> **TASK DIRECTIONS**: Begin at the line containing "open rest pose." and stop at the line containing "if empty is"; copy those lines exactly, ends included, and nothing else.

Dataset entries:
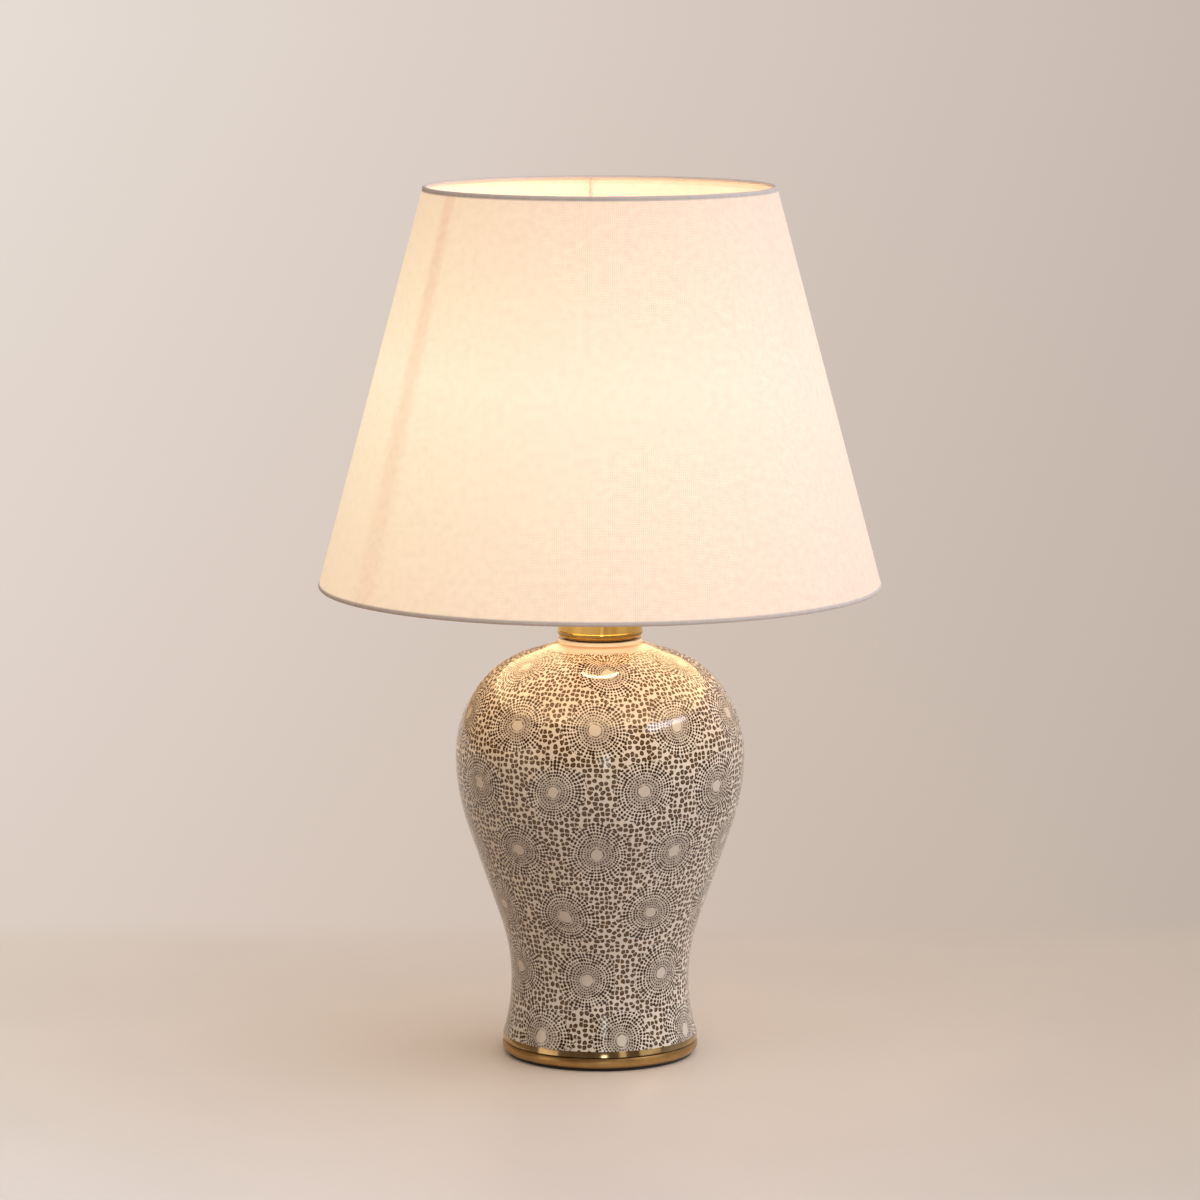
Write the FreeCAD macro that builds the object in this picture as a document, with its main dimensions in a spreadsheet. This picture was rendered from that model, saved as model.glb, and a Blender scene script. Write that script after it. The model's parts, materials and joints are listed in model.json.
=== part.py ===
import FreeCAD, Part
import math
import os

import Sketcher

# A table lamp: a hollow glazed vase on a brass foot, a brass cap on its neck, a screw lampholder
# with a globe bulb, and a tapered fabric shade on a wire frame that turns about the holder.
# Millimetres and degrees. +X is right, +Y is back, +Z is up; the origin is under the felt pad.

LENGTHS = {
    "overrun": 2.0,
    # Clearances
    "running_clearance": 0.05,
    "seat_clearance": 0.1,
    "thread_clearance": 0.15,
    # Felt pad
    "felt_thickness": 2.0,
    "felt_overhang": 0.3,
    # Brass foot
    "foot_height": 8.1,
    "foot_projection": 0.46,
    "foot_edge_rounding": 4.0,
    "foot_top_step": 1.1,
    "foot_rim_width": 9.1,
    "foot_wall": 1.5,
    "foot_riser_gap": 8.0,
    "foot_riser_height": 5.9,
    # Cord bush in the back of the foot
    "bush_width": 8.4,
    "bush_edge": 0.7,
    "bush_wall": 1.0,
    "bush_nose": 0.8,
    "bush_flange_thickness": 1.2,
    "bush_flange_width": 0.4,
    # Gaskets
    "foot_gasket_thickness": 0.4,
    "neck_gasket_thickness": 0.8,
    "gasket_setback": 0.4,
    "neck_gasket_width": 3.5,
    # Vase
    "vase_radius": 103.1,
    "vase_wall": 5.0,
    "widest_rise": 163.0,
    "waist_radius": 63.7,
    "waist_height": 43.7,
    "band_height": 4.3,
    "rim_width": 9.6,
    "recess_depth": 8.5,
    "floor_thickness": 6.0,
    "neck_radius": 30.0,
    "neck_bore_radius": 20.0,
    "neck_fillet": 3.2,
    "neck_lip": 0.3,
    "neck_length": 0.7,
    # Threaded tie rod with its nuts and washers
    "rod_radius": 5.0,
    "rod_bore_radius": 4.0,
    "rod_chamfer": 0.5,
    "rod_hole_clearance": 0.3,
    "rod_stick_out": 0.7,
    "rod_top_gap": 2.4,
    "clamp_washer_radius": 15.0,
    "clamp_washer_thickness": 1.5,
    "lock_washer_radius": 8.5,
    "lock_washer_thickness": 0.8,
    "lock_washer_slit": 1.2,
    "bottom_nut_flats": 14.0,
    "bottom_nut_height": 3.5,
    "top_nut_radius": 9.5,
    "top_nut_height": 3.5,
    "top_nut_chamfer": 0.6,
    # Brass cap over the neck
    "cap_overhang": 0.4,
    "cap_height": 19.77,
    "cap_wall": 1.2,
    "cap_foot_width": 2.5,
    "cap_bead": 4.2,
    "cap_bead_step": 0.3,
    "cap_rounding": 3.0,
    # Lampholder
    "holder_wall": 1.8,
    "holder_cap_height": 25.5,
    "holder_neck_radius": 9.0,
    "holder_neck_height": 6.0,
    "holder_shelf_width": 2.7,
    "insert_thickness": 8.0,
    "insert_wire_hole_radius": 2.0,
    "insert_wire_hole_place": 11.0,
    "grub_screw_radius": 1.5,
    "grub_screw_socket_radius": 0.8,
    "grub_screw_socket_depth": 1.6,
    "terminal_place": 9.5,
    "terminal_screw_radius": 1.4,
    "terminal_head_radius": 2.2,
    "terminal_head_height": 1.6,
    "terminal_screw_length": 7.0,
    "contact_thickness": 0.4,
    "contact_width": 5.0,
    "contact_rise": 2.0,
    "contact_crest": 3.0,
    "contact_ramp": 2.0,
    "contact_end": 3.5,
    "side_contact_gap": 0.5,
    "side_contact_room": 1.45,
    "side_contact_end_gap": 0.6,
    "skirt_collar": 3.0,
    "skirt_thread_stand": 0.6,
    "skirt_thread_depth": 0.7,
    "skirt_thread_pitch": 2.0,
    "skirt_spigot": 5.0,
    "skirt_spigot_wall": 1.7,
    "skirt_bore_clearance": 0.3,
    "skirt_bore_start": 6.5,
    "skirt_mouth": 3.0,
    "skirt_mouth_chamfer": 1.2,
    # Two threaded rings that hold the shade's fitter
    "shade_ring_height": 3.9,
    "shade_ring_rise": 6.5,
    "lower_ring_width": 7.4,
    "upper_ring_width": 6.4,
    "shade_ring_chamfer": 0.8,
    "grip_notch_radius": 1.2,
    # Bulb
    "bulb_length": 108.0,
    "bulb_radius": 30.0,
    "tip_radius": 4.75,
    "tip_height": 2.0,
    "tip_rounding": 1.4,
    "insulator_nose_radius": 6.0,
    "insulator_nose_height": 4.1,
    "insulator_height": 5.4,
    "shell_radius": 13.05,
    "shell_bottom": 6.4,
    "shell_collar": 2.7,
    "shell_thread_start": 2.6,
    "shell_thread_pitch": 3.629,
    "shell_thread_depth": 0.75,
    "shell_wall": 0.85,
    "shell_rim": 0.6,
    "shell_rim_height": 0.8,
    "housing_neck_start": 8.0,
    "housing_step": 1.0,
    "dome_depth": 17.0,
    "housing_flare": 62.0,
    "housing_wall": 1.4,
    "housing_neck_wall": 1.55,
    "housing_funnel_start": 30.0,
    "dome_wall": 1.2,
    "board_inset": 3.4,
    "board_thickness": 1.4,
    "board_depth": 4.5,
    "board_ledge": 2.8,
    "board_ledge_height": 2.0,
    "chip_size": 3.0,
    "chip_height": 0.8,
    "chip_inset": 5.9,
    # Shade
    "shade_height": 284.0,
    "shade_bottom_radius": 200.0,
    "shade_top_radius": 125.1,
    "shade_drop": 22.9,
    "hem_radius": 1.8,
    "hem_step": 0.4,
    "fabric_thickness": 0.55,
    "liner_thickness": 0.35,
    "liner_inset": 4.5,
    "glue_gap": 0.05,
    "wire_clearance": 0.15,
    "fitter_clearance": 1.4,
    "fitter_width": 10.0,
    "fitter_thickness": 1.2,
    "arm_wire_radius": 1.25,
    "arm_setback": 0.6,
    "arm_bend": 10.0,
    "arm_end_gap": 1.0,
}

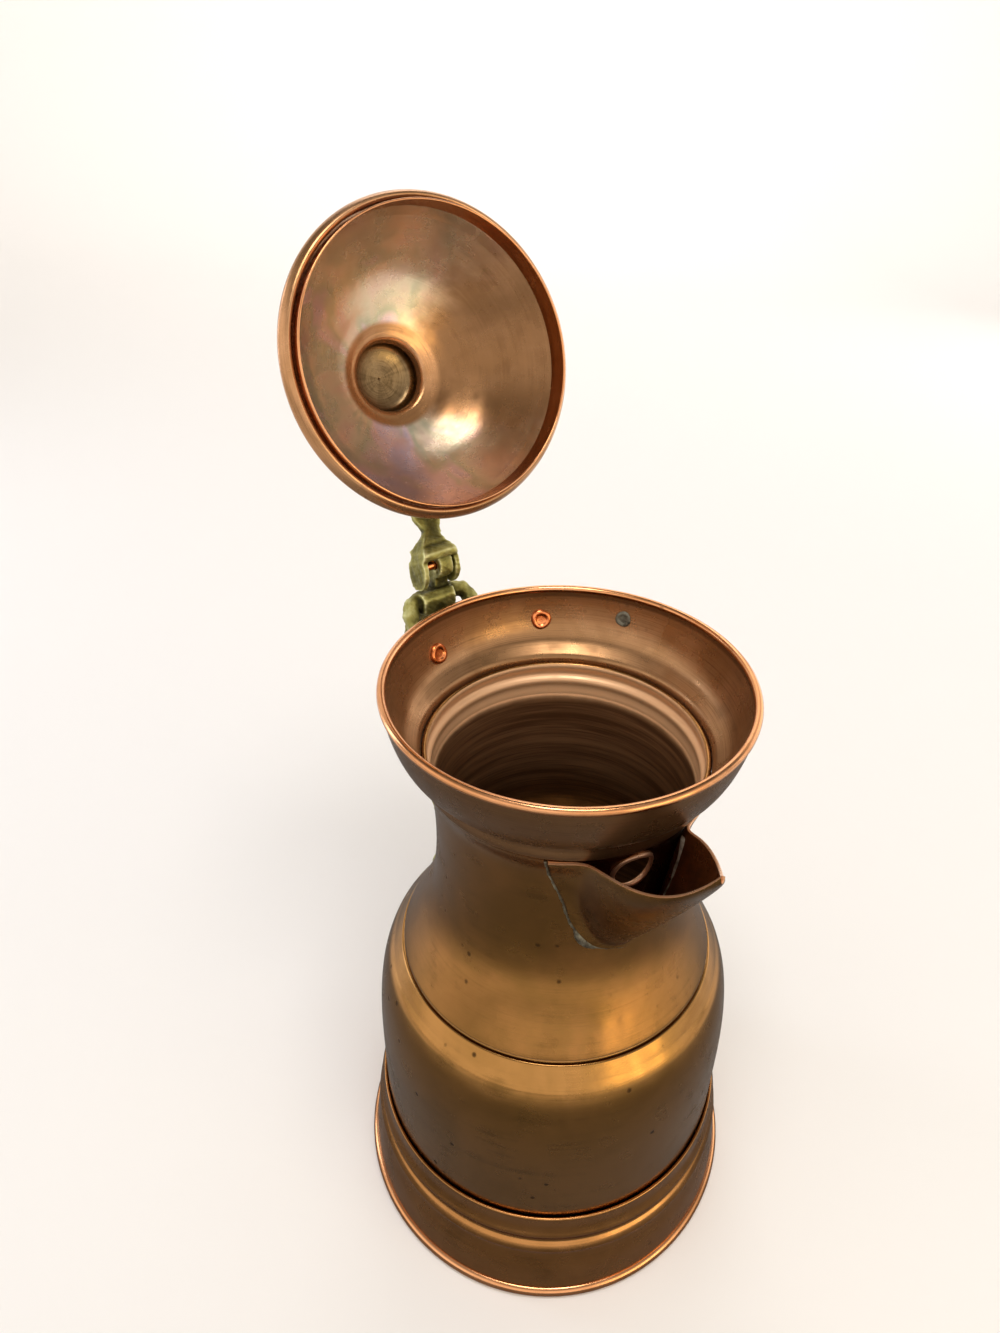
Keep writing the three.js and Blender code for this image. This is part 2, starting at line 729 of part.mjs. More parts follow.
// Room round the arm, seen from above, that narrows the fork's shoulders towards the waist.
function shoulders() {
  const half = forkWidth / 2;
  const wide = lidRadius / 2;
  const outline = polygon([
    [-earWidth, -half], [3, -half], [7, -half + 1.2], [10, -half + 3.4], [13, -half + 6],
    [13, -wide], [lidRadius, -wide], [lidRadius, wide],
    [13, wide], [13, half - 3.6], [10, half - 2.6], [7, half - 1], [3, half], [-earWidth, half],
  ]);
  const prism = new THREE.ExtrudeGeometry(outline, { depth: lidRadius, bevelEnabled: false });
  return toSolid(prism.translate(-hingeReach, hingeSide, pinHeight - wide));
}

// One ear of the fork, an upright oval whose heel meets the crosspiece when the lid is open.
function forkEar(side) {
  const y = hingeSide + side * (forkGap + earThickness) / 2;
  const [half, tall] = [earWidth / 2, earTop - heelFoot];
  const oval = new THREE.Shape();
  oval.absellipse(0, (earTop + heelFoot) / 2, half, tall / 2, 0, 2 * Math.PI, false, 0);
  const heel = polygon([[-4.5, heelFoot], [0, heelFoot], [half * 0.6, 0], [-half, 0]]);
  const plates = [oval, heel].map((outline) => {
    const plate = acrossHinge(outline, earThickness, y).rotateY(openAngle * deg);
    return toSolid(plate.translate(-hingeReach, 0, pinHeight));
  });
  return plates[0].add(plates[1]);
}

// The fork's root wraps over the knuckle: a sector of a ring about the pin.
function saddle() {
  const [inner, outer] = [knuckleRadius + gap, knuckleRadius + gap + saddleThickness];
  const steps = 9;
  const at = (radius, share) => {
    const angle = (saddleEnds[0] + (saddleEnds[1] - saddleEnds[0]) * share) * deg;
    return [-hingeReach + radius * Math.cos(angle), pinHeight + radius * Math.sin(angle)];
  };
  const points = [at(inner - 1, 0), at(inner + 1.2, 0)];
  for (let i = 1; i <= steps; i += 1) points.push(at(outer, i / steps));
  points.push(at(inner - 1, 1));
  return toSolid(acrossHinge(polygon(points), forkWidth, hingeSide));
}

function lidArm() {
  const below = offset(raised(domeLine, lidPlane), gap);
  const [first, last] = [below[0], below[below.length - 1]];
  const dome = toSolid(lean(turned([...below, [0, last[1]], [0, first[1]]])));
  const knuckleRoom = acrossHinge(
    disc(knuckleRadius + gap, -hingeReach, pinHeight), forkGap, hingeSide,
  );
  let solid = armBar().add(saddle()).subtract(toSolid(knuckleRoom));
  solid = solid.add(forkEar(1)).add(forkEar(-1)).intersect(shoulders());
  solid = solid.subtract(dome).subtract(hingeBore());
  return toGeometry(solid);
}

function hingePin() {
  return rod(pinRadius, pinLength).translate(-hingeReach, hingeSide, pinHeight);
}

function piece(name, geometry, material) {
  const mesh = new THREE.Mesh(geometry, new THREE.MeshStandardMaterial(material));
  mesh.name = name;
  return mesh;
}

const group = new THREE.Group();
group.add(
  piece('base_plate', basePlate(), copper),
  piece('foot_wire', wireRing(footRadius, footWireRadius, footWireRadius), bright),
  piece('foot_ring', footRing(), copper),
  piece('lower_body', drilledBody(), copper),
  piece('neck_shell', neckShell(), copper),
  piece('collar', collar(), copper),
  piece('rim_wire', wireRing(rimRadius, rimWireRadius, rimHeight), bright),
  piece('spout', spout(), copper),
  piece('spout_solder', spoutSolder(), solder),
  piece('hole_plug', holePlug(), solder),
  piece('handle', handle(), brass),
  piece('hinge_pin', hingePin(), bright),
);
Object.entries(collarRivets).forEach(([side, place]) => {
  group.add(piece(`collar_rivet_${side}`, collarRivet(place), bright));
});
Object.entries(leafRivets).forEach(([place, position]) => {
  group.add(piece(`leaf_rivet_${place}`, leafRivet(position), bright));
});

// The lid's pieces are drawn closed, then turned about the pin to the open rest pose.
const lid = new THREE.Group();
lid.add(
  piece('lid_dome', lidDome(), copper),
  piece('lid_skirt', lidSkirt(), bright),
  piece('lid_knob', lidKnob(), copper),
  piece('lid_finial', lidFinial(), brass),
  piece('lid_arm', lidArm(), brass),
);
lid.position.set(hingeReach, 0, -pinHeight);
const swing = new THREE.Group();
swing.add(lid);
swing.position.set(-hingeReach, 0, pinHeight);
swing.rotation.y = -openAngle * deg;
group.add(swing);

export default group;
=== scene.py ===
"""Copper jug with an open hinged lid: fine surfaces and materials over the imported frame."""

import bpy
import numpy as np
from mathutils import Matrix


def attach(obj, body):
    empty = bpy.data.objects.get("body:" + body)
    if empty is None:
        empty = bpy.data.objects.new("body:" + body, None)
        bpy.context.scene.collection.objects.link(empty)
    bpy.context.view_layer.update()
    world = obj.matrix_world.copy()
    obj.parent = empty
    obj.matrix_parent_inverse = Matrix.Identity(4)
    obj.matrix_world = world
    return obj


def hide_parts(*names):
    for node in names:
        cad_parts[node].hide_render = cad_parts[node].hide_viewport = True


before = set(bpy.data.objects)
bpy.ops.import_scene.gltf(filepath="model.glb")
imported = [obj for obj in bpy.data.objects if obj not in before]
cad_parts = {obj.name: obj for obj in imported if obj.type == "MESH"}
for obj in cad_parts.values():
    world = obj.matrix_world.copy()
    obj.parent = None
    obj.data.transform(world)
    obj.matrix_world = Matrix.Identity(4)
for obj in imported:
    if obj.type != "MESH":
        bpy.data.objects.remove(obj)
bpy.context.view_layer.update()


# Camera
# The photo looks down into the mouth from the spout side, with a focal length in pixels that fits
# it. Its centre of projection lies right of and above the picture's middle, as the shift repeats.
image_width, image_height = 1000, 1333
focal_pixels = 982.7
centre_pixels = (551.54, 510.79)
camera_data = bpy.data.cameras.new("camera")
camera_data.sensor_fit = "AUTO"
camera_data.sensor_width = 36.0
camera_data.lens = camera_data.sensor_width * focal_pixels / image_height
camera_data.shift_x = (image_width / 2 - centre_pixels[0]) / image_height
camera_data.shift_y = (centre_pixels[1] - image_height / 2) / image_height
camera_data.clip_start = 0.01
camera = bpy.data.objects.new("camera", camera_data)
bpy.context.scene.collection.objects.link(camera)
right = np.array([0.6368, 0.76997, 0.04053])
forward = np.array([-0.68774, 0.59099, -0.4216])
forward = forward / np.linalg.norm(forward)
right = right - forward * np.dot(right, forward)
right = right / np.linalg.norm(right)
up = np.cross(right, forward)
place = Matrix(np.column_stack([right, up, -forward]).tolist()).to_4x4()
place.translation = (0.23726, -0.21741, 0.47883)  # metres
camera.matrix_world = place
bpy.context.scene.camera = camera
bpy.context.scene.view_settings.view_transform = "Standard"


# Floor and light
# A pale table top sweeps up behind the jug. The room is bright in front and dimmer behind and
# overhead, with a lamp above, a strip on the left and a paned window on the right. Shade is
# painted into the table for metal: in reflections it is grey close to the jug and white farther away.
def linear(code):
    """Linear RGBA of an sRGB hex colour: each channel c goes to ((c + 0.055) / 1.055) ** 2.4."""
    channels = [int(code[i : i + 2], 16) / 255 for i in (1, 3, 5)]
    return [c / 12.92 if c < 0.04045 else ((c + 0.055) / 1.055) ** 2.4 for c in channels] + [1.0]


def node(tree, kind, links=None, **settings):
    """Adds one shader node. links maps an input's name or number to a socket or a constant."""
    made = tree.nodes.new("ShaderNode" + kind)
    for key, value in settings.items():
        setattr(made, key, value)
    for key, value in (links or {}).items():
        if isinstance(value, bpy.types.NodeSocket):
            tree.links.new(value, made.inputs[key])
        else:
            made.inputs[key].default_value = value
    return made


def new_material(name):
    """An empty node material: its tree, and a Principled shader on its output."""
    material = bpy.data.materials.new(name)
    material.use_nodes = True
    tree = material.node_tree
    tree.nodes.clear()
    shader = node(tree, "BsdfPrincipled")
    output = node(tree, "OutputMaterial")
    tree.links.new(shader.outputs[0], output.inputs[0])
    return material, tree, shader


def mesh_object(name, points, faces, body=None):
    """An object at the origin from points in mm and lists of point numbers; it rides on a body."""
    mesh = bpy.data.meshes.new(name)
    mesh.from_pydata((np.asarray(points) / 1000).tolist(), [], faces)
    mesh.polygons.foreach_set("use_smooth", [True] * len(mesh.polygons))
    made = bpy.data.objects.new(name, mesh)
    bpy.context.scene.collection.objects.link(made)
    if body:
        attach(made, body)
    return made


def area_light(name, where, target, size, power, colour):
    """A rectangular lamp at a place in metres that faces a target."""
    data = bpy.data.lights.new(name, "AREA")
    data.shape = "RECTANGLE"
    data.size, data.size_y = size
    data.energy = power
    data.color = linear(colour)[:3]
    lamp = bpy.data.objects.new(name, data)
    bpy.context.scene.collection.objects.link(lamp)
    away = np.array(where) - np.array(target)
    away = away / np.linalg.norm(away)
    side = np.cross([0, 0, 1], away)
    side = side / np.linalg.norm(side)
    turn = Matrix(np.column_stack([side, np.cross(away, side), away]).tolist()).to_4x4()
    turn.translation = where
    lamp.matrix_world = turn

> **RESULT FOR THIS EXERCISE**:
// The lid's pieces are drawn closed, then turned about the pin to the open rest pose.
const lid = new THREE.Group();
lid.add(
  piece('lid_dome', lidDome(), copper),
  piece('lid_skirt', lidSkirt(), bright),
  piece('lid_knob', lidKnob(), copper),
  piece('lid_finial', lidFinial(), brass),
  piece('lid_arm', lidArm(), brass),
);
lid.position.set(hingeReach, 0, -pinHeight);
const swing = new THREE.Group();
swing.add(lid);
swing.position.set(-hingeReach, 0, pinHeight);
swing.rotation.y = -openAngle * deg;
group.add(swing);

export default group;
=== scene.py ===
"""Copper jug with an open hinged lid: fine surfaces and materials over the imported frame."""

import bpy
import numpy as np
from mathutils import Matrix


def attach(obj, body):
    empty = bpy.data.objects.get("body:" + body)
    if empty is None:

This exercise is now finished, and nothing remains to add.